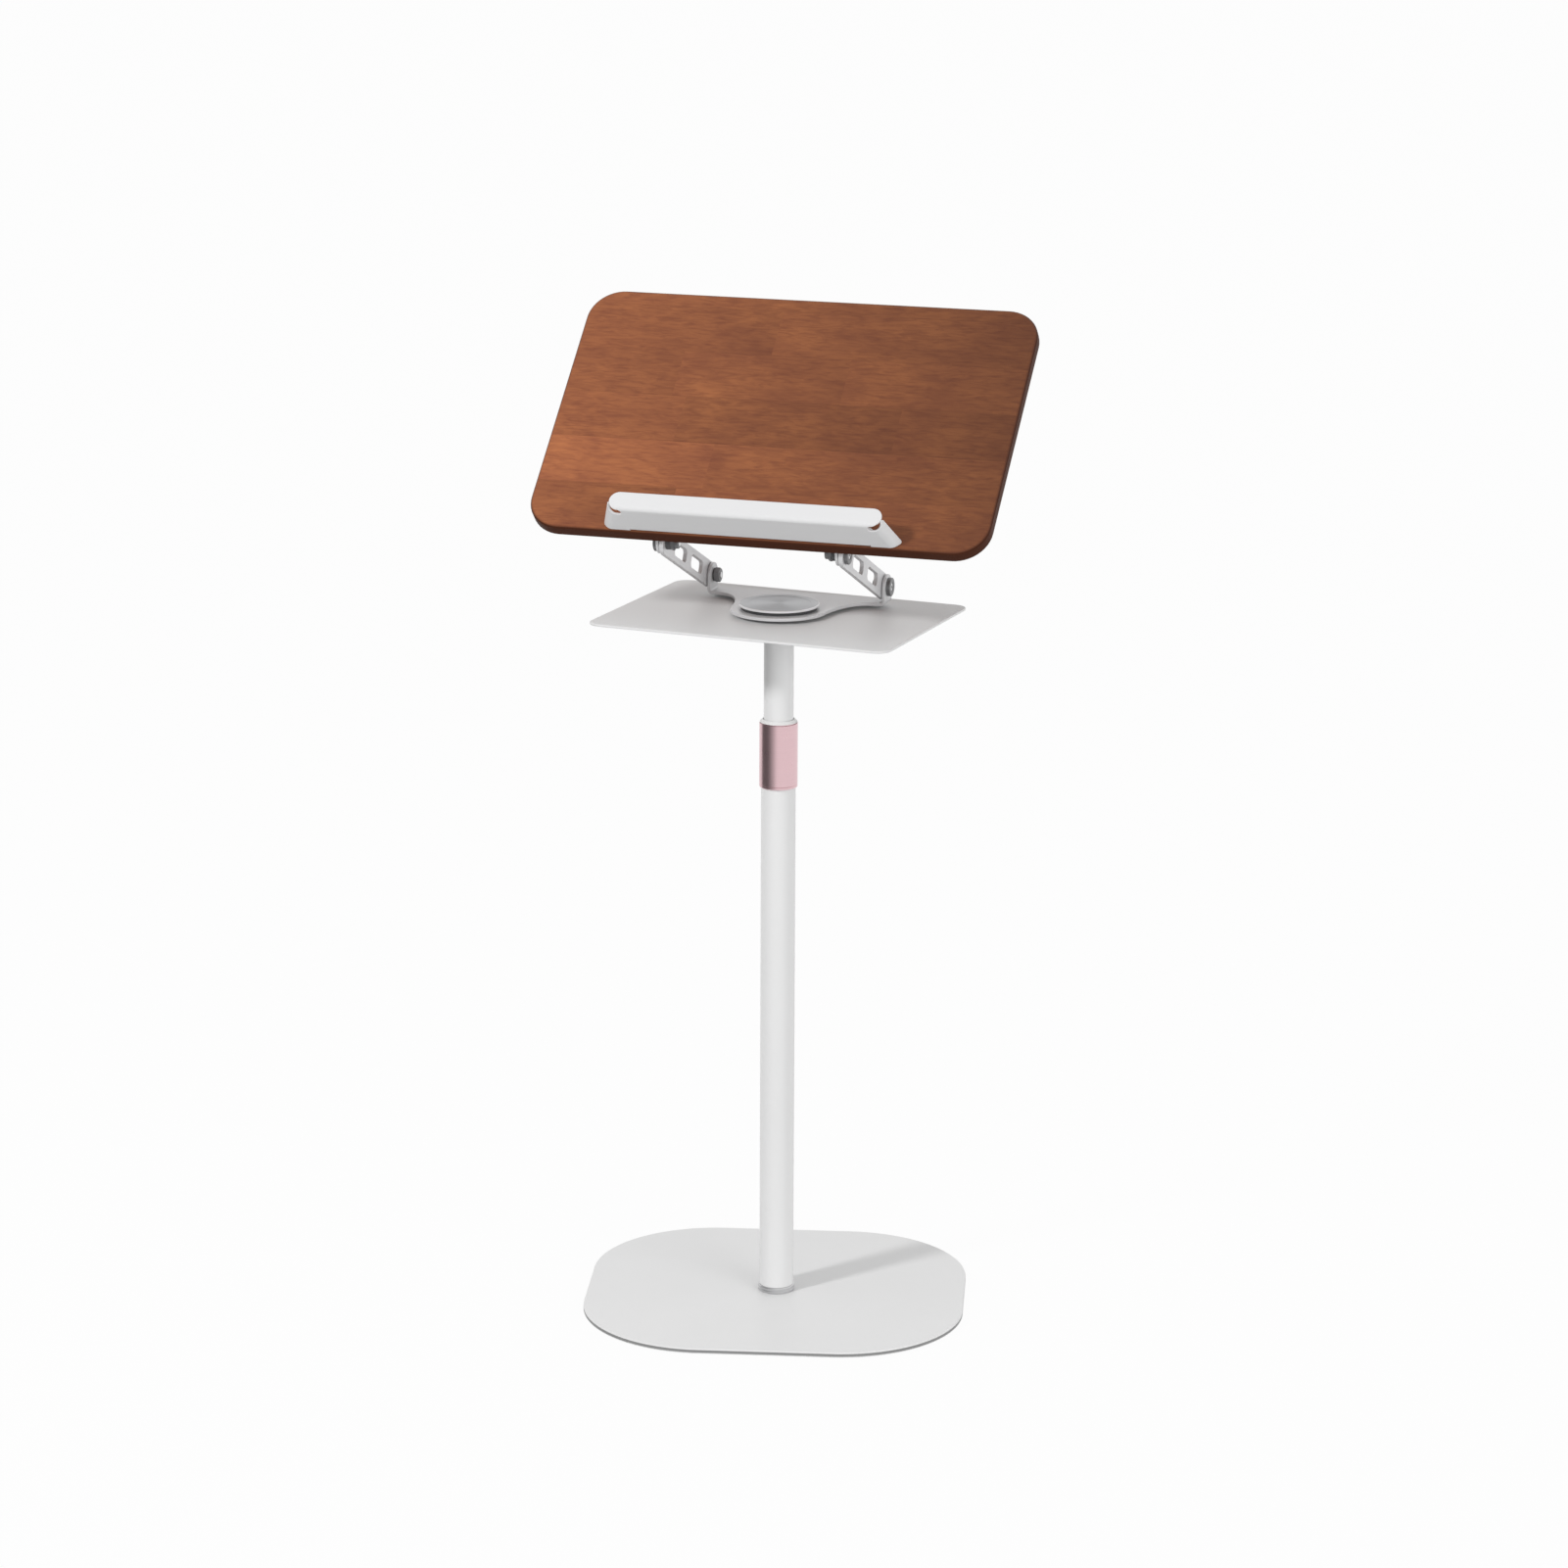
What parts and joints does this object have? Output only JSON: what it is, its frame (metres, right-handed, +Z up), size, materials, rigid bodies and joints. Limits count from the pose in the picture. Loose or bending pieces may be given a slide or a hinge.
{
  "type": "adjustable reading stand",
  "caption": "Floor-standing reading stand with a flat base, a telescoping post, a tray, and a wooden board with a ledge that swivels and tilts on hinged arms.",
  "frame": {"origin": "on the floor under the axis of the post, at the middle of the bottom of the centre pad", "axes": "+Z up along the post, +X along the board's width, -Y towards the reader; the base plate is turned 13.8 degrees and the tray -5.1 degrees about +Z, as in the picture"},
  "size_m": [0.378, 0.3036, 0.8161],
  "materials": {
    "white_coat": "satin white powder coat",
    "tray_coat": "satin pale grey powder coat",
    "hinge_metal": "satin silver coat",
    "spun_aluminium": "spun, with fine rings",
    "pink_anodised": "satin pink anodised",
    "walnut": "walnut-stained edge-glued wood, satin lacquer",
    "dark_steel": "black oxide",
    "bright_steel": "bright zinc",
    "grey_nylon": "moulded nylon",
    "black_rubber": "matt rubber"
  },
  "bodies": {
    "base": {"base_plate": "white_coat", "floor_pad_front_left": "black_rubber", "floor_pad_front_right": "black_rubber", "floor_pad_rear_left": "black_rubber", "floor_pad_rear_right": "black_rubber", "centre_pad": "black_rubber", "base_screw": "bright_steel", "foot_collar": "bright_steel", "foot_plug": "bright_steel", "lower_tube": "white_coat", "guide_bush": "grey_nylon", "clamp_nipple": "grey_nylon", "collet": "grey_nylon"},
    "sleeve": {"lock_sleeve": "pink_anodised"},
    "glide": {"bottom_glide": "grey_nylon"},
    "column": {"upper_tube": "white_coat", "tray_hub": "bright_steel", "tray_plate": "tray_coat", "lower_bearing": "grey_nylon", "pivot_screw": "bright_steel"},
    "turntable": {"swivel_bracket": "hinge_metal", "turntable_disc": "spun_aluminium", "upper_washer": "grey_nylon"},
    "arms": {"left_arm": "hinge_metal", "left_lower_cup": "dark_steel", "left_lower_pin": "bright_steel", "left_lower_washer": "grey_nylon", "left_lower_spring_washers": "dark_steel", "left_lower_nut": "dark_steel", "left_upper_cup": "dark_steel", "left_upper_pin": "bright_steel", "left_upper_washer": "grey_nylon", "left_upper_spring_washers": "dark_steel", "left_upper_nut": "dark_steel", "right_arm": "hinge_metal", "right_lower_cup": "dark_steel", "right_lower_pin": "bright_steel", "right_lower_washer": "grey_nylon", "right_lower_spring_washers": "dark_steel", "right_lower_nut": "dark_steel", "right_upper_cup": "dark_steel", "right_upper_pin": "bright_steel", "right_upper_washer": "grey_nylon", "right_upper_spring_washers": "dark_steel", "right_upper_nut": "dark_steel"},
    "board": {"reading_board": "walnut", "left_hinge_leaf": "hinge_metal", "right_hinge_leaf": "hinge_metal", "left_top_leaf_screw": "dark_steel", "left_middle_leaf_screw": "dark_steel", "left_low_leaf_screw": "dark_steel", "right_top_leaf_screw": "dark_steel", "right_middle_leaf_screw": "dark_steel", "right_low_leaf_screw": "dark_steel", "book_ledge": "white_coat", "left_ledge_screw": "bright_steel", "middle_ledge_screw": "bright_steel", "right_ledge_screw": "bright_steel"}
  },
  "joints": [
    {"name": "sleeve_twist", "type": "hinge", "parent": "base", "child": "sleeve", "pos_m": [0, 0, 0.4645], "axis": [0, 0, 1], "range_deg": [0, 180]},
    {"name": "post_height", "type": "slide", "parent": "base", "child": "glide", "axis": [0, 0, 1], "range_m": [-0.052, 0.27]},
    {"name": "post_turn", "type": "hinge", "parent": "glide", "child": "column", "pos_m": [0, 0, 0.4505], "axis": [0, 0, 1], "continuous": true},
    {"name": "board_swivel", "type": "hinge", "parent": "column", "child": "turntable", "pos_m": [0, 0, 0.583], "axis": [0, 0, 1], "continuous": true},
    {"name": "arms_raise", "type": "hinge", "parent": "turntable", "child": "arms", "pos_m": [0, 0.053, 0.595], "axis": [1, 0, 0], "range_deg": [-41, 18]},
    {"name": "board_tilt", "type": "hinge", "parent": "arms", "child": "board", "pos_m": [0, -0.05367, 0.64183], "axis": [1, 0, 0], "range_deg": [-42, 46]}
  ]
}
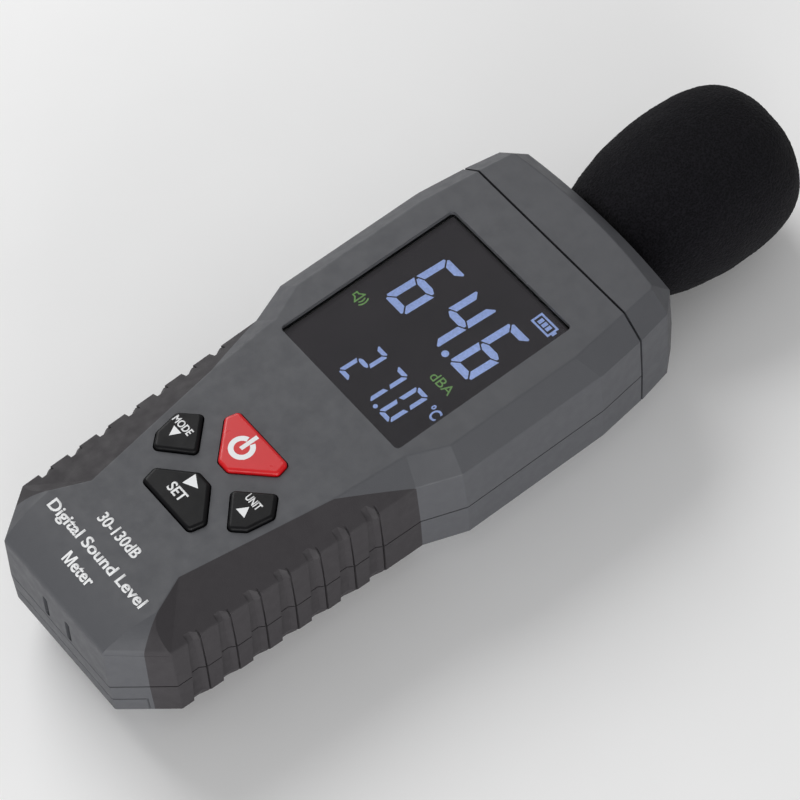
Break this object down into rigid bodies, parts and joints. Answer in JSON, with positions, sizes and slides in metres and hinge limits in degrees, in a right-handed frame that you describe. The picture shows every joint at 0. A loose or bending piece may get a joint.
{
  "type": "sound level meter",
  "caption": "Hand-held sound level meter with foam windscreen, display, four keys, ribbed grips and battery door",
  "frame": {"origin": "centre of the bounding box's footprint, on the back plane that the meter lies on", "axes": "X across the meter, Y along it towards the microphone, Z out of the display"},
  "size_m": [0.0586, 0.1798, 0.0361],
  "materials": {
    "case": "fine matte texture, dark grey",
    "grip": "soft-touch, dark warm grey",
    "key_black": "satin black",
    "key_red": "satin red",
    "window": "clear, glossy",
    "display": "dark grey with pale blue and green segments",
    "foam": "open-cell black foam",
    "steel": "nickel-plated",
    "black_rubber": "matte black",
    "silicone": "grey silicone",
    "carbon": "conductive black",
    "board": "green solder mask",
    "chip": "matte black",
    "capacitor": "bare can",
    "light_guide": "white",
    "cell": "plain sleeve",
    "lead": "insulated wire"
  },
  "bodies": {
    "housing": {"amplifier_chip": "chip", "backlight_panel": "light_guide", "battery_cell_1": "cell", "battery_cell_2": "cell", "battery_cell_3": "cell", "battery_contacts": "steel", "battery_leads": "lead", "battery_springs": "steel", "buzzer": "chip", "capacitors": "capacitor", "case_screws": "steel", "controller_chip": "chip", "display_gasket": "black_rubber", "display_window": "window", "dome_mode": "silicone", "dome_power": "silicone", "dome_set": "silicone", "dome_unit": "silicone", "front_case": "case", "grip_front_left": "grip", "grip_front_right": "grip", "grip_rear_left": "grip", "grip_rear_right": "grip", "keypad_mat": "silicone", "lcd_frame": "chip", "lcd_panel": "display", "main_pcb": "board", "microphone_boot": "black_rubber", "microphone_capsule": "steel", "microphone_grille": "steel", "microphone_lead": "lead", "microphone_sleeve": "black_rubber", "microphone_tube": "steel", "pcb_screws": "steel", "rear_case": "case", "sensor_cap": "case", "temperature_sensor": "chip", "zebra_strip": "black_rubber"},
    "power_button": {"key_power": "key_red", "pill_power": "carbon"},
    "set_button": {"key_set": "key_black", "pill_set": "carbon"},
    "mode_button": {"key_mode": "key_black", "pill_mode": "carbon"},
    "unit_button": {"key_unit": "key_black", "pill_unit": "carbon"},
    "foam_ball": {"windscreen": "foam"},
    "door": {"battery_door": "case"}
  },
  "joints": [
    {"name": "press_power", "type": "slide", "parent": "housing", "child": "power_button", "axis": [0, 0, -1], "range_m": [0, 0.0008], "stiffness_N_per_m": 600, "springref_m": -0.0003, "deforming": ["dome_power"]},
    {"name": "press_set", "type": "slide", "parent": "housing", "child": "set_button", "axis": [0, 0, -1], "range_m": [0, 0.0008], "stiffness_N_per_m": 600, "springref_m": -0.0003, "deforming": ["dome_set"]},
    {"name": "press_mode", "type": "slide", "parent": "housing", "child": "mode_button", "axis": [0, 0, -1], "range_m": [0, 0.0008], "stiffness_N_per_m": 600, "springref_m": -0.0003, "deforming": ["dome_mode"]},
    {"name": "press_unit", "type": "slide", "parent": "housing", "child": "unit_button", "axis": [0, 0, -1], "range_m": [0, 0.0008], "stiffness_N_per_m": 600, "springref_m": -0.0003, "deforming": ["dome_unit"]},
    {"name": "pull_windscreen", "type": "slide", "parent": "housing", "child": "foam_ball", "axis": [0, 1, 0], "range_m": [0, 0.03]},
    {"name": "open_battery_door", "type": "hinge", "parent": "housing", "child": "door", "pos_m": [0, -0.02665, 0.0002], "axis": [1, 0, 0], "range_deg": [0, 60]}
  ]
}
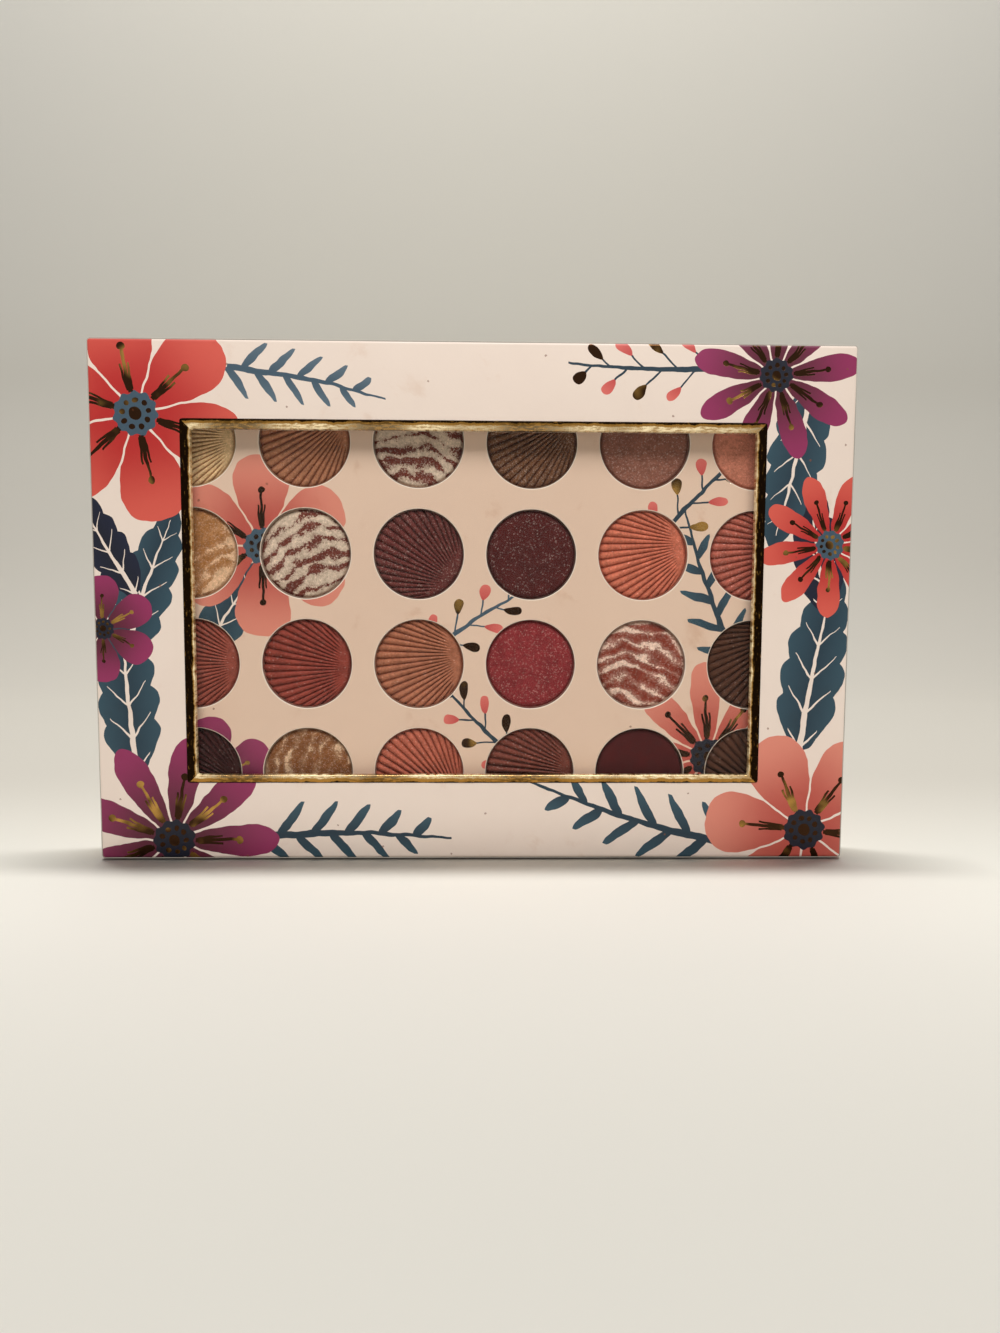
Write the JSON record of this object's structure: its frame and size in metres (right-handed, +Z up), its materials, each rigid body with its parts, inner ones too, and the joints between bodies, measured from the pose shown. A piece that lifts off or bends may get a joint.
{
  "type": "eyeshadow palette",
  "caption": "Upright book-style paperboard eyeshadow palette: a windowed lid on a paper hinge closes over a tray of round pressed-powder pans.",
  "frame": {"origin": "middle of the footprint, on the surface that the closed palette stands on", "axes": "+X along the width, to the right seen from the front; +Y from the lid's face to the back cover; +Z up, towards the hinge"},
  "size_m": [0.219, 0.0154, 0.15],
  "materials": {
    "greyboard": "matte",
    "platform_board": "matte",
    "printed_wrap": "satin",
    "tray_paper": "satin",
    "liner_paper": "matte",
    "printed_card": "satin",
    "kraft_tape": "matte",
    "glue": "satin",
    "gold_foil": "polished",
    "clear_film": "gloss",
    "magnet": "satin",
    "pan_metal": "satin",
    "powder_r1c1": "matte",
    "powder_r1c2": "matte",
    "powder_r1c3": "matte",
    "powder_r1c4": "matte",
    "powder_r1c5": "matte",
    "powder_r1c6": "matte",
    "powder_r2c1": "matte",
    "powder_r2c2": "matte",
    "powder_r2c3": "matte",
    "powder_r2c4": "matte",
    "powder_r2c5": "matte",
    "powder_r2c6": "matte",
    "powder_r3c1": "matte",
    "powder_r3c2": "matte",
    "powder_r3c3": "matte",
    "powder_r3c4": "matte",
    "powder_r3c5": "matte",
    "powder_r3c6": "matte",
    "powder_r4c1": "matte",
    "powder_r4c2": "matte",
    "powder_r4c3": "matte",
    "powder_r4c4": "matte",
    "powder_r4c5": "matte",
    "powder_r4c6": "matte"
  },
  "bodies": {
    "base": {"back_board": "greyboard", "back_wrap": "printed_wrap", "back_liner": "liner_paper", "spine_board": "greyboard", "spine_wrap": "printed_wrap", "hinge_fold": "printed_wrap", "hinge_liner": "liner_paper", "tray_wall_left": "greyboard", "tray_wall_right": "greyboard", "tray_wall_top": "greyboard", "tray_wall_bottom": "greyboard", "tray_floor": "greyboard", "corner_tapes": "kraft_tape", "tray_wrap": "tray_paper", "support_ribs": "greyboard", "base_card": "platform_board", "glue_dots": "glue", "pan_platform": "platform_board", "tray_magnets": "magnet", "pan_card": "printed_card", "pans_row_1": "pan_metal", "pans_row_2": "pan_metal", "pans_row_3": "pan_metal", "pans_row_4": "pan_metal", "powder_r1c1": "powder_r1c1", "powder_r1c2": "powder_r1c2", "powder_r1c3": "powder_r1c3", "powder_r1c4": "powder_r1c4", "powder_r1c5": "powder_r1c5", "powder_r1c6": "powder_r1c6", "powder_r2c1": "powder_r2c1", "powder_r2c2": "powder_r2c2", "powder_r2c3": "powder_r2c3", "powder_r2c4": "powder_r2c4", "powder_r2c5": "powder_r2c5", "powder_r2c6": "powder_r2c6", "powder_r3c1": "powder_r3c1", "powder_r3c2": "powder_r3c2", "powder_r3c3": "powder_r3c3", "powder_r3c4": "powder_r3c4", "powder_r3c5": "powder_r3c5", "powder_r3c6": "powder_r3c6", "powder_r4c1": "powder_r4c1", "powder_r4c2": "powder_r4c2", "powder_r4c3": "powder_r4c3", "powder_r4c4": "powder_r4c4", "powder_r4c5": "powder_r4c5", "powder_r4c6": "powder_r4c6"},
    "lid": {"lid_board": "greyboard", "lid_wrap": "printed_wrap", "window_edging": "gold_foil", "window_film": "clear_film", "lid_liner": "liner_paper", "lid_magnets": "magnet"}
  },
  "joints": [
    {"name": "lid_hinge", "type": "hinge", "parent": "base", "child": "lid", "pos_m": [0, -0.0048, 0.15015], "axis": [-1, 0, 0], "range_deg": [0, 178]}
  ]
}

Exercise:
Pick out and copy the lines of the entries that hold the string "with".

Full output:
  "caption": "Floor-standing reading stand with a flat base, a telescoping post, a tray, and a wooden board with a ledge that swivels and tilts on hinged arms.",
    "spun_aluminium": "spun, with fine rings",
Break this object down into rigid bodies, parts and joints. Answer in JSON, with positions, sizes and slides in metres and hinge limits in degrees, in a right-handed frame that you describe. The picture shows every joint at 0. A loose or bending piece may get a joint.
  "caption": "Hand-held sound level meter with foam windscreen, display, four keys, ribbed grips and battery door",
    "display": "dark grey with pale blue and green segments",
Write the JSON record of this object's structure: its frame and size in metres (right-handed, +Z up), its materials, each rigid body with its parts, inner ones too, and the joints between bodies, measured from the pose shown. A piece that lifts off or bends may get a joint.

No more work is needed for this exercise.